Moreover, even if it did spell the end of the Islamic State’s online output, this would not solve the problem—far from it. Offline communication operations are more essential for the group’s survival than ever. It needs them to establish and strengthen local networks in regional communities; they are, in other words, the pillars upon which its future field operations will rest.
With this in mind, the extraordinary growth of research devoted to analyzing the Islamic State’s online propaganda output needs to be balanced by an increased focus on understanding the group’s offline messaging. Availability bias has reduced many observers to being blind men with the proverbial elephant in the room, assuming that the entirety of the problem lies before them just because it is what they have access to.
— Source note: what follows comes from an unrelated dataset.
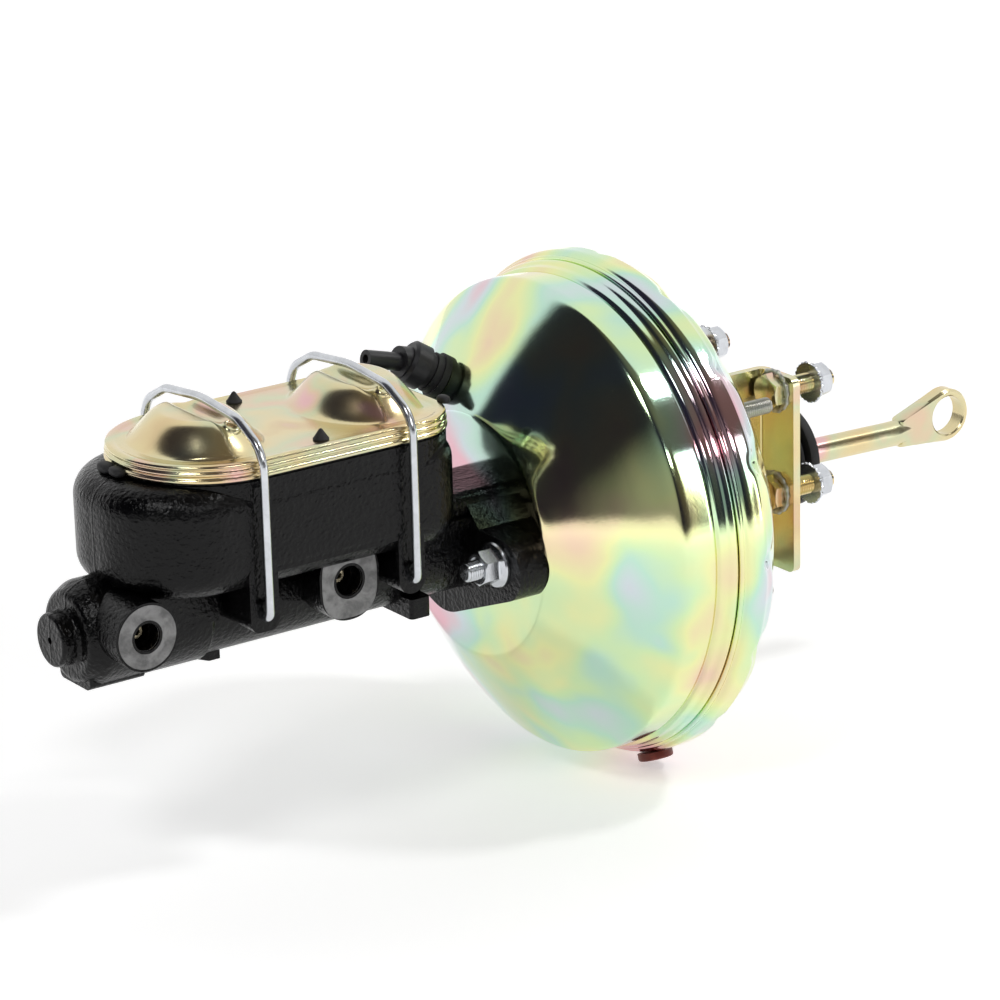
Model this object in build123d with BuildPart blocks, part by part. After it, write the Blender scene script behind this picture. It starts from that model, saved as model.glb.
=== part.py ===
from build123d import *
import math
import os

os.makedirs("parts", exist_ok=True)

# Nine inch vacuum brake booster with its tandem master cylinder, in millimetres
# X is the booster's axis with the pedal at +X, Z is up, and the origin is on the axis in the firewall plane

# Driving stations along the axis
bracket_reach = 52.5        # rear face of the shell to the firewall
rear_shell_depth = 44.0     # shell joint to the rear face
front_shell_depth = 58.0    # shell joint to the hub face that carries the master cylinder
power_stroke = 34.0         # travel of the power piston
plunger_stroke = 1.5        # travel of the valve plunger in the power piston

# Shells
shell_wall = 1.8
rim_radius = 122.0          # outside of the rear shell's drum
wall_step = 7.5             # front shell's drum wall, inside the rear drum's radius
hub_face_radius = 59.0      # edge of the flat hub face
cone_end = 17.6             # where cone and drum wall meet, ahead of the joint
shoulder_radius = 11.0      # bend from the cone to the drum wall
rim_step = 1.7              # step from the drum wall up to the front rim
front_rim_width = 8.3
front_rim_rise = 2.2        # how much the front rim widens towards its edge
seam_gap = 0.4              # axial gap between the two rims
rear_rim_rise = 2.9         # how much the rear rim widens up to the drum
rear_drum_from_joint = 13.5
rear_drum_to_joint = 21.3
rear_flat_step = 22.4       # edge of the rear flat, inside the rear drum's radius
rear_hub_radius = 22.5
rear_hub_length = 15.0
lock_lugs = 16              # pressed lock pockets around the rim
lock_lug_radius = 4.2
lock_lug_depth = 1.2
stud_plate_wall = 2.6
stud_plate_edge = 14.0      # plate beyond its studs
stud_head_edge = 3.2        # stud heads beyond their studs
stud_head_height = 3.4

# Master cylinder casting
bore_radius = 12.7          # one inch bore
cylinder_radius = 22.5
barrel_radius = 24.3        # thicker front end of the cylinder
barrel_length = 60.5
barrel_step = 2.0           # length of the step from the barrel to the cylinder
nose_to_hub = 216.5         # cast nose face to the hub face
nose_face_radius = 20.0
nose_taper = 8.0            # length of the taper from the nose face to the barrel
nose_wall = 8.5             # metal ahead of the bore
nose_boss_radius = 12.3
nose_boss_length = 8.5
nose_centre_radius = 1.6    # centre hole in the boss
nose_centre_depth = 3.0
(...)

This means that the group’s in-theater messaging strategies from West Africa to East Asia are at best misunderstood and at worst ignored.
But decisive victory in the war against the Islamic State requires strategic policy that takes into account both its online and offline activities. If policymakers continue to prioritise countering the Islamic State’s online communication operations at the expense of understanding and degrading their real-world manifestations, such complacency could result in a remobilized Islamic State in a matter of years. After all, this is an organization that has learned from previous spells of defeat that rising up again requires a granular focus; street by street at first, then town by town, and then province by province. So, while the Internet will certainly continue to be important for projecting and amplifying tactical victories to the world in the months and years to come, it is through offline communication operations that the Islamic State will look to win its strategic victories.